Investors and taxpayers should take an interest in how well funded these pension plans are. Underfunding implies additional contributions from employers, a drag on earnings.

Meanwhile, a few members of Congress have introduced bills that would have the government - that is, the taxpayers - rescue some plans. And there is the eventuality that employees of companies that go under will expect the government's Pension Benefit Guaranty Corporation to pay their pensions over and above the $12,870 per year maximum allowable amount for multiemployer plans.

Multiemployer plans have the virtue of allowing employees to take their pension rights with them if they leave one employer in a group to work for another.

Although these plans were created with the best of intentions, it is a fact that multiemployer pension plans generally have lower levels of funding than do plans sponsored by of nonunion labor. This disparity in funding adequacy is evident in Labor Department data for 2005, 2006, and 2007, the latest year for which complete reporting is available. Since the 2008 stock market crash, the plans are likely in worse shape.

Congress considers funds with less than 80% of needed assets to be in "endangered" status, and those with less than 65% to be in "critical" status. The Labor Department lists critical and endangered plans on a Web site at

In a new study by the Hudson Institute published Wednesday, my associates and I examined the funding status of all 2007 pension plans, using Labor Department data.

Among all large plans - those with 100 or more employees - 18% of union-negotiated plans were fully funded in 2007, compared to 39% of non-union plans. Twenty-four percent of union plans were in endangered status - less than 80% funded - compared to 9% of non-union plans. And while 12.5% of union funds were in critical shape with less than 65% of required assets, 1.5% of non-union plans were in critical shape.

If the federal government were to bail out the pension funds, taxpayers would take a substantial hit. In 2009 Moody's estimated that multiemployer plans were underfunded by at least $165 billion, and concluded that "The ballooning of the under funded status of these funds has substantially increased the implied liability for contributing companies in the industries affected." Some companies risk having their credit ratings downgraded, especially if weaker companies go out of business and leave the pension plans.

Under current law, if a company drops out of a pension plan, the other companies may be responsible for the pensions of the dropout's employees and retirees. This contingent liability is known as "last man standing," because the last surviving company in the multiemployer plan would theoretically be responsible for the obligations of all the other employers, as well as its own.

According to Moody's, investment grade companies are the most vulnerable, because they have the capacity to hold out after other companies have gone under.
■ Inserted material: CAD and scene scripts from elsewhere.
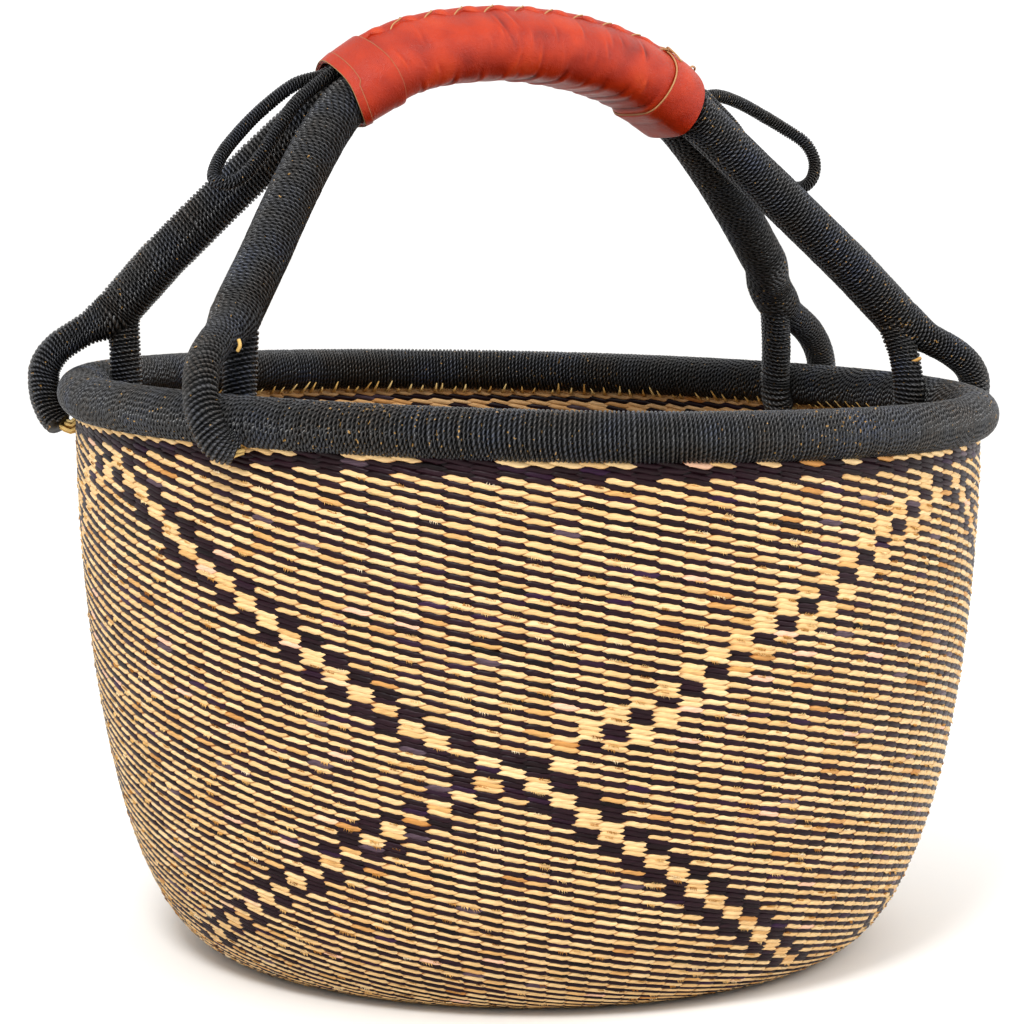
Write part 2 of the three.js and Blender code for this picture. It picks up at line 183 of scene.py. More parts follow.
def makeStudio(studio):
    half = studio["floorSize"] / 2
    corners = [(-half, -half, 0), (half, -half, 0), (half, half, 0), (-half, half, 0)]
    mesh = bpy.data.meshes.new("floor")
    mesh.from_pydata(corners, [], [(0, 1, 2, 3)])
    floor = bpy.data.objects.new("floor", mesh)
    bpy.context.scene.collection.objects.link(floor)
    paint, tree = newMaterial("matt floor paint")
    shader = addNode(tree, "ShaderNodeBsdfPrincipled",
                     links={"Base Color": toLinear(studio["floorHex"]), "Roughness": 0.9})
    mesh.materials.append(finishMaterial(paint, shader))

    world = bpy.data.worlds.new("studio")
    bpy.context.scene.world = world
    world.use_nodes = True
    tree = world.node_tree
    tree.nodes.clear()
    sky = addNode(tree, "ShaderNodeBackground", links={"Color": toLinear(studio["skyHex"]),
                                                       "Strength": studio["sky"]})
    addNode(tree, "ShaderNodeOutputWorld", links={"Surface": sky.outputs[0]})

    for number, (place, size, watts) in enumerate(studio["lamps"]):
        lamp = bpy.data.lights.new(f"lamp{number}", "AREA")
        lamp.shape = "DISK"
        lamp.size = size
        lamp.energy = watts
        holder = bpy.data.objects.new(f"lamp{number}", lamp)
        holder.location = place
        toAim = np.array(studio["aim"]) - np.array(place)
        holder.rotation_euler = (math.acos(-toAim[2] / np.linalg.norm(toAim)), 0,
                                 math.atan2(toAim[1], toAim[0]) - math.pi / 2)
        bpy.context.scene.collection.objects.link(holder)
    bpy.context.scene.view_settings.view_transform = "Standard"
    bpy.context.scene.view_settings.look = studio["contrast"]


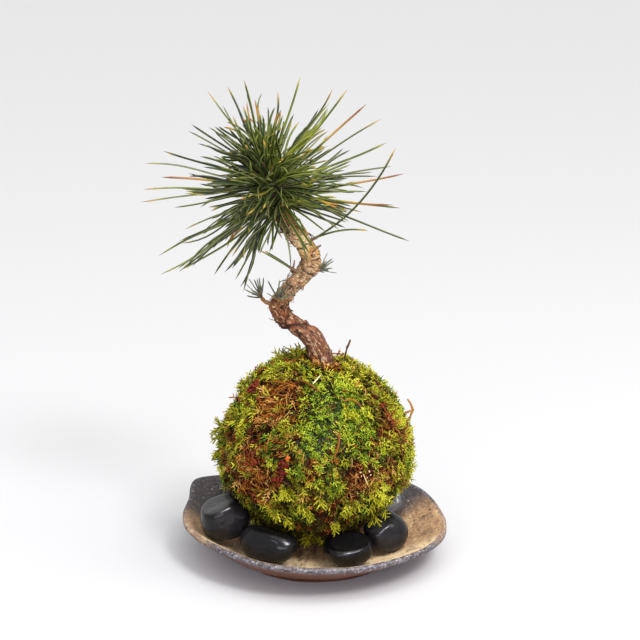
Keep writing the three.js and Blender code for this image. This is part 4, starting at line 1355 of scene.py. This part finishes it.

If these companies were the last in the industry, their financial health might be impaired.

Information about such contingent liabilities is not now reflected on companies' balance sheets. FASB wants to remedy that omission.

The new FASB regulation may persuade more companies to stand behind a federal bailout of multiemployer pension funds. Representatives Earl Pomeroy, a North Dakota Democrat, and Patrick Tiberi, an Ohio Republican, would rescue multiemployer pension plans with their proposed Preserve Benefits and Jobs Act. It would grant the PBGC unlimited funds to bail out the multiemployer plans.

A companion bill pending in the Senate, the Create Jobs and Save Benefits Act of 2010, is sponsored by Senator Robert Casey, a Pennsylvania Democrat.

Enactment would potentially increase future federal deficits by $165 billion. That is obviously undesirable. According to the White House's latest budget review, the deficit as a percent of GDP is projected to be 10% this fiscal year, which ends September 30, and 9.2% next year. It is not forecast to fall below 3.5% until 2017. And that decline is based on optimistic assumptions. Then, the deficit is forecast to rise again in 2019 and 2020.

The FASB proposal, if implemented, would shine a light on the inadequacies of multiemployer pension plans. A double-edged sword, let's hope that the rule would prompt employers and unions to favor remedial measures-but not act as a catalyst for a congressional bailout, possibly in a lame-duck session after Election Day.